L’instant quelconque me permet d’échapper à la tentation d’imaginer le sens de mon action, son mouvement, comme un récit dont la suite des images mènerait à une seule pose ou à un portrait pathétique, comme dans la marche régressive du personnage dans le film There Will Be Blood. C’est pourquoi d’ailleurs Deleuze ne s’intéressait guère au récit cinématographique dans ses livres sur le cinéma, pour se concentrer sur le rapport des images au mouvement et au temps. Je crois que nous pouvons également penser notre expérience de cette manière, comme une coupe mobile, c’est-à-dire comme un mouvement qui n’est pas composé d’instants privilégiés mais d’instants quelconques dont l’équivalence nous permet d’imaginer la continuité de nos expériences, particulièrement lorsqu’elles sont éloignées dans le temps, tout en évitant les récits édifiants.

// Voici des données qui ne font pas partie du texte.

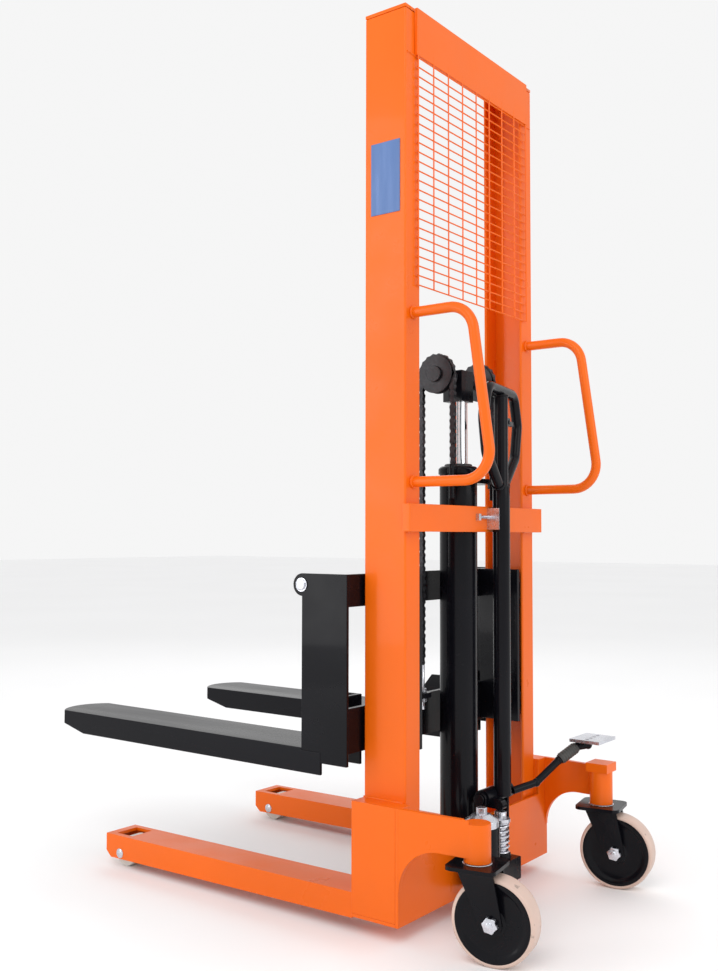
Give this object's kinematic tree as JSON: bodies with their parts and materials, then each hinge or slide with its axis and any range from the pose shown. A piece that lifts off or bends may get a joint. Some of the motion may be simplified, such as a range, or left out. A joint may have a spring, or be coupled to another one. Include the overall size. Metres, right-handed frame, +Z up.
{
  "type": "walkie stacker",
  "caption": "Hand-pumped walkie stacker: a forked carriage climbs a mast on chains, over straddle legs, with swivel casters, tiller and foot pedal.",
  "frame": {"origin": "on the ground, at the middle of the whole machine's box", "axes": "+Z up, +Y forward from the operator to the fork tips, +X to the operator's right"},
  "size_m": [0.7324, 1.4614, 2.08],
  "materials": {
    "orange_paint": "gloss",
    "black_paint": "gloss",
    "zinc_plate": "satin",
    "chain_steel": "satin",
    "roller_steel": "satin",
    "rod_chrome": "polished",
    "blue_plate": "satin",
    "nylon": "satin",
    "tread": "satin",
    "grip_plastic": "matte"
  },
  "bodies": {
    "frame": {"mast_post_left": "orange_paint", "mast_post_right": "orange_paint", "mast_top_beam": "orange_paint", "guard_mesh": "orange_paint", "grab_handle_left": "orange_paint", "grab_handle_right": "orange_paint", "tie_plate": "orange_paint", "cylinder_saddle": "orange_paint", "base_side_left": "orange_paint", "base_side_right": "orange_paint", "base_floor": "orange_paint", "base_rear_panel": "orange_paint", "leg_left": "orange_paint", "leg_right": "orange_paint", "wing_left": "orange_paint", "wing_right": "orange_paint", "stem_housings": "orange_paint", "load_roller_axles": "zinc_plate", "tiller_clip": "zinc_plate", "blank_plate": "blue_plate", "lift_cylinder": "black_paint", "cylinder_head": "black_paint", "rear_chain_anchors": "black_paint", "rear_chain_falls": "chain_steel", "pump_body": "black_paint", "release_valve": "zinc_plate", "pump_spring": "zinc_plate", "pivot_bracket": "black_paint"},
    "rod": {"piston_rod": "rod_chrome", "crosshead": "black_paint", "pulley_shaft": "zinc_plate", "chain_wraps": "chain_steel"},
    "pulley_left": {"pulley_left": "chain_steel"},
    "pulley_right": {"pulley_right": "chain_steel"},
    "carriage": {"roller_plate_left": "black_paint", "roller_plate_right": "black_paint", "carriage_side_left": "black_paint", "carriage_side_right": "black_paint", "carriage_top_plate": "black_paint", "carriage_beam": "black_paint", "fork_left": "black_paint", "fork_right": "black_paint", "front_chain_anchors": "zinc_plate", "front_chain_falls": "chain_steel"},
    "load_roller_left": {"load_roller_left": "nylon"},
    "load_roller_right": {"load_roller_right": "nylon"},
    "caster_left": {"caster_fork_left": "black_paint"},
    "caster_right": {"caster_fork_right": "black_paint"},
    "wheel_left": {"caster_wheel_left": "tread"},
    "wheel_right": {"caster_wheel_right": "tread"},
    "tiller": {"tiller_shaft": "black_paint", "tiller_loop": "black_paint"},
    "release_lever": {"release_lever": "grip_plastic"},
    "pump_piston": {"pump_piston": "zinc_plate"},
    "pedal": {"foot_pedal": "black_paint", "pedal_pad": "zinc_plate"},
    "guide_roller_upper_left": {"guide_roller_upper_left": "roller_steel"},
    "guide_roller_upper_right": {"guide_roller_upper_right": "roller_steel"},
    "guide_roller_lower_left": {"guide_roller_lower_left": "roller_steel"},
    "guide_roller_lower_right": {"guide_roller_lower_right": "roller_steel"}
  },
  "joints": [
    {"name": "rod_slide", "type": "slide", "parent": "frame", "child": "rod", "axis": [0, 0, 1], "range_m": [-0.1455, 0.6045], "deforming": ["rear_chain_falls"]},
    {"name": "carriage_slide", "type": "slide", "parent": "rod", "child": "carriage", "axis": [0, 0, 1], "range_m": [-0.1455, 0.6045], "deforming": ["front_chain_falls"]},
    {"name": "pulley_spin_left", "type": "hinge", "parent": "rod", "child": "pulley_left", "pos_m": [-0.095, -0.36632, 1.262], "axis": [1, 0, 0], "range_deg": [-190, 787.7]},
    {"name": "pulley_spin_right", "type": "hinge", "parent": "rod", "child": "pulley_right", "pos_m": [0.095, -0.36632, 1.262], "axis": [1, 0, 0], "range_deg": [-190, 787.7]},
    {"name": "guide_roller_upper_left_spin", "type": "hinge", "parent": "carriage", "child": "guide_roller_upper_left", "pos_m": [-0.268, -0.35682, 0.736], "axis": [1, 0, 0], "continuous": true},
    {"name": "guide_roller_upper_right_spin", "type": "hinge", "parent": "carriage", "child": "guide_roller_upper_right", "pos_m": [0.268, -0.35682, 0.736], "axis": [1, 0, 0], "continuous": true},
    {"name": "guide_roller_lower_left_spin", "type": "hinge", "parent": "carriage", "child": "guide_roller_lower_left", "pos_m": [-0.268, -0.35682, 0.446], "axis": [1, 0, 0], "continuous": true},
    {"name": "guide_roller_lower_right_spin", "type": "hinge", "parent": "carriage", "child": "guide_roller_lower_right", "pos_m": [0.268, -0.35682, 0.446], "axis": [1, 0, 0], "continuous": true},
    {"name": "load_roller_left_spin", "type": "hinge", "parent": "frame", "child": "load_roller_left", "pos_m": [-0.2925, 0.46868, 0.037], "axis": [1, 0, 0], "continuous": true},
    {"name": "load_roller_right_spin", "type": "hinge", "parent": "frame", "child": "load_roller_right", "pos_m": [0.2925, 0.46868, 0.037], "axis": [1, 0, 0], "continuous": true},
    {"name": "caster_left_swivel", "type": "hinge", "parent": "frame", "child": "caster_left", "pos_m": [-0.305, -0.59832, 0.242], "axis": [0, 0, 1], "continuous": true},
    {"name": "wheel_left_spin", "type": "hinge", "parent": "caster_left", "child": "wheel_left", "pos_m": [-0.29805, -0.63771, 0.09], "axis": [0.9848, 0.1736, 0], "continuous": true},
    {"name": "caster_right_swivel", "type": "hinge", "parent": "frame", "child": "caster_right", "pos_m": [0.305, -0.59832, 0.242], "axis": [0, 0, 1], "continuous": true},
    {"name": "wheel_right_spin", "type": "hinge", "parent": "caster_right", "child": "wheel_right", "pos_m": [0.31195, -0.63771, 0.09], "axis": [0.9848, 0.1736, 0], "continuous": true},
    {"name": "tiller_swing", "type": "hinge", "parent": "frame", "child": "tiller", "pos_m": [0.05, -0.43732, 0.25], "axis": [1, 0, 0], "range_deg": [0, 75], "stiffness_Nm_per_rad": 40, "springref_deg": -28.65},
    {"name": "pump_stroke", "type": "slide", "parent": "frame", "child": "pump_piston", "axis": [0, 0, 1], "range_m": [-0.042, 0], "deforming": ["pump_spring"]},
    {"name": "pedal_swing", "type": "hinge", "parent": "frame", "child": "pedal", "pos_m": [0.1, -0.43732, 0.25], "axis": [1, 0, 0], "range_deg": [0, 13], "stiffness_Nm_per_rad": 20, "springref_deg": -20.05},
    {"name": "release_lever_pull", "type": "hinge", "parent": "tiller", "child": "release_lever", "pos_m": [0.08228, -0.45146, 1.156], "axis": [0.2079, -0.9781, 0], "range_deg": [0, 12], "stiffness_Nm_per_rad": 0.6, "springref_deg": -17.19}
  ],
  "couplings": [
    {"joint": "carriage_slide", "follows": "rod_slide", "ratio": 1},
    {"joint": "pulley_spin_left", "follows": "rod_slide", "rad_per_m": 22.727},
    {"joint": "pulley_spin_right", "follows": "rod_slide", "rad_per_m": 22.727},
    {"joint": "pump_stroke", "follows": "tiller_swing", "m_per_rad": -0.032}
  ]
}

La pratique de l’éditorial recourt très souvent au pathétique pour poser ses justifications et imposer ses idées, pour marquer en grande pompe le début d’une ère nouvelle, pour figer en un portrait la génération montante, etc. Cette pratique, en somme, fait appel aux lieux communs pour concevoir son moment présent comme un instant privilégié : le moment est venu de..., c’est le temps de faire place à…, c’est le début d’une nouvelle aventure, etc. Ce genre d’éditorial exprime la nouveauté de ses actions comme on le ferait dans une demande de subvention pour se distinguer de ses concurrents. En tournant résolument le dos à ce genre d’éditorial, je me permets de retourner à la naissance de Spirale il y a 36 ans, pour faire remarquer qu’elle a été pensée comme un moment quelconque : « Nous avons préféré pour Spirale de premiers numéros sans présentation, sans déclarations d’intentions, sans repentirs ni excuses, sans éditorial ni manifeste, laissant le journal parler pour lui-même. » (Laurent-Michel Vacher, « Éditorial », Spirale no 3, novembre 1979).

« Sans déclarations d’intentions, sans repentirs ni excuses », je présente le moment de la refonte graphique de Spirale simplement dans son équivalence avec l’instant quelconque de sa naissance.